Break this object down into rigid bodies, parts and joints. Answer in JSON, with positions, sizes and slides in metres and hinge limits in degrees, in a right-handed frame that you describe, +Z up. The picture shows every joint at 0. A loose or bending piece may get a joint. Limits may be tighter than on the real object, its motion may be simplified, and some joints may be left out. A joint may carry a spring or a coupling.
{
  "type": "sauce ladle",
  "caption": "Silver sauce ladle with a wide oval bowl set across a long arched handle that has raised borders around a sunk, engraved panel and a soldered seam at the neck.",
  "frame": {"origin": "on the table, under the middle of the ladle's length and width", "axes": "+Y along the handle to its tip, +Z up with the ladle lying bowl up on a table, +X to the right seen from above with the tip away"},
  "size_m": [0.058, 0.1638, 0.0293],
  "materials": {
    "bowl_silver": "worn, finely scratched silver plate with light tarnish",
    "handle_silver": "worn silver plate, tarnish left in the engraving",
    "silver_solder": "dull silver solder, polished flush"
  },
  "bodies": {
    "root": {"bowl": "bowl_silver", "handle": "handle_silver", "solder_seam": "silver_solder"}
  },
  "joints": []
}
* * *
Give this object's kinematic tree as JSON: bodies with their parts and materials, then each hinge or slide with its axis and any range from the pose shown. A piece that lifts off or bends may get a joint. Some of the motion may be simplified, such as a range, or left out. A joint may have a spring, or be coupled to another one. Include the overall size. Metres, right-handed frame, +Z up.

[REQUIRED TASK]
Select all lines with the word "materials" from the entries above.

[TASK RESULT]
  "materials": {
Give this object's kinematic tree as JSON: bodies with their parts and materials, then each hinge or slide with its axis and any range from the pose shown. A piece that lifts off or bends may get a joint. Some of the motion may be simplified, such as a range, or left out. A joint may have a spring, or be coupled to another one. Include the overall size. Metres, right-handed frame, +Z up.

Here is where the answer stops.